There was, however, a certain awkwardness to having a third person involved in all of your communiqués. "You'd get to know the people at the service after a while," says Nancy, a sixty-year-old lifelong New Yorker. "I remember getting into these blowout fights with my boyfriend. He'd hang up on me and then I'd call back and the answering service would pick up and I'd find myself yelling at the people at the service, 'Let it ring through! Make him pick up!'" Usually, they'd comply with this kind of request. Almost all the operators were women.

Answering machines had been used by businesses for several decades, but they were not widely available to consumers until the 1980s. They gained popularity as people realized that it was a one-time purchase that amounted to a fraction of the cost of a year of their old service's bills. Phone usage surged in the 80s as people caught on to the idea that you could make the requisite calls to exes and in-laws at odd hours without actually having to speak to anyone, provided they remembered to turn on their machines. By 1988, more than a quarter of all US households had answering machines. "I remember asking one of the women at the answering service if she thought I'd be better off with a machine. She said, 'How am I supposed to respond to that question?'" recalls Nancy.

It was undeniable, however, that answering machines offered an array of features that no service could replicate. In addition to picking up your missed calls, the devices could screen callers. They could also be used to say hello to your parakeet while you were at work. And if you realized you left the oven on, you might call to see if the machine picked up-a good indication that your home had yet to go up in flames.
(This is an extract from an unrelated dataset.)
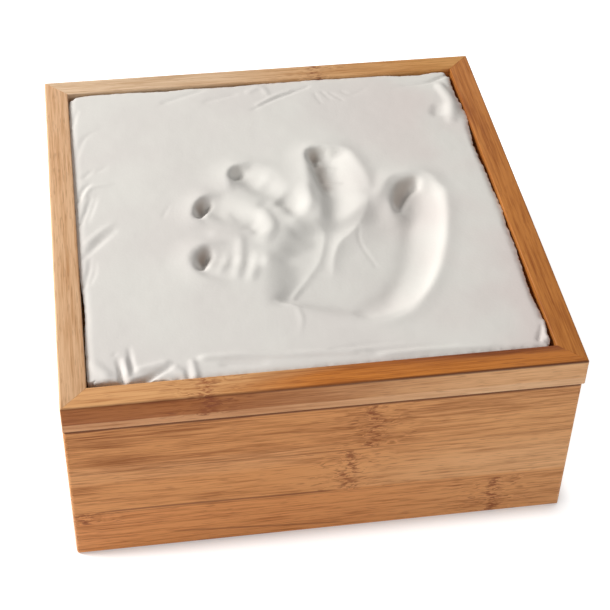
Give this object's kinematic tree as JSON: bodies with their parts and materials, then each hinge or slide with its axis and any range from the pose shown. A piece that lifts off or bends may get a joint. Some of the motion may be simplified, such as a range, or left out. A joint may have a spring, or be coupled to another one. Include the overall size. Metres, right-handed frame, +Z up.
{
  "type": "baby handprint keepsake box",
  "caption": "Square bamboo keepsake box with a lift-off lid that frames a white clay panel pressed with a baby's handprint.",
  "frame": {"origin": "centre of the lid's footprint, on the surface that the box stands on", "axes": "+Z up through the lid, +Y towards the back, +X to the right as seen from the front"},
  "size_m": [0.165, 0.173, 0.0696],
  "materials": {
    "bamboo": "satin lacquered bamboo, amber to pale tan, fine straight grain",
    "clay": "matt, air-dried white modelling clay"
  },
  "bodies": {
    "base": {"base_wall_front": "bamboo", "base_wall_right": "bamboo", "base_wall_back": "bamboo", "base_wall_left": "bamboo", "base_bottom": "bamboo"},
    "lid": {"lid_rail_front": "bamboo", "lid_rail_right": "bamboo", "lid_rail_back": "bamboo", "lid_rail_left": "bamboo", "lid_backing": "bamboo", "lid_lip_front": "bamboo", "lid_lip_right": "bamboo", "lid_lip_back": "bamboo", "lid_lip_left": "bamboo", "clay_panel": "clay"}
  },
  "joints": [
    {"name": "lid_lift", "type": "slide", "parent": "base", "child": "lid", "axis": [0, 0, 1], "range_m": [0, 0.06]}
  ]
}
Some machines required that the outgoing message be at least thirty seconds long in order to give the recording device time to kick in. In order to avoid hang-ups, machine owners went to great lengths to entertain their callers, often using the outgoing message to display their limerick-writing abilities or their Italian vocabulary or to broadcast their favorite Santana tracks. Many used those lengthy seconds to spell out every step of the message-capturing-and-retrieval process. "Hello. Barbara isn't home right now. You have reached her answering machine…" they'd intone, assuaging the caller's fear of reaching Barbara's blender.

The early machine used an audio cassette for the outgoing message and another for the incoming ones. What would sitcom writers have done if it weren't for those little tapes and all the inevitably embarrassing messages they recorded? Fortunately, there were plenty of ways that a message could get lost before you'd have to crawl through the window to retrieve a tape: Sometimes the tapes broke; often they cut off during a message. It wasn't long, however, before these devices begat digital progeny that put no limit on how long an incoming message could be. A mixed blessing, to be sure.

In the 2000s, we use voicemail-if we bother to leave a message at all: Talking requires a level of exertion second only to listening. At least voicemail is dependable enough that you don't have to run in order to avoid losing a call. Actually, the fact that you usually have your phone on your person means that it's hard to miss a call to begin with. Still, that doesn't mean you always want to answer the darn thing-or, for that, matter, be bothered to take the time to listen to your accumulated messages. So, please don't leave your name, number, and the time that you called. Just send a text. Baci, ciao.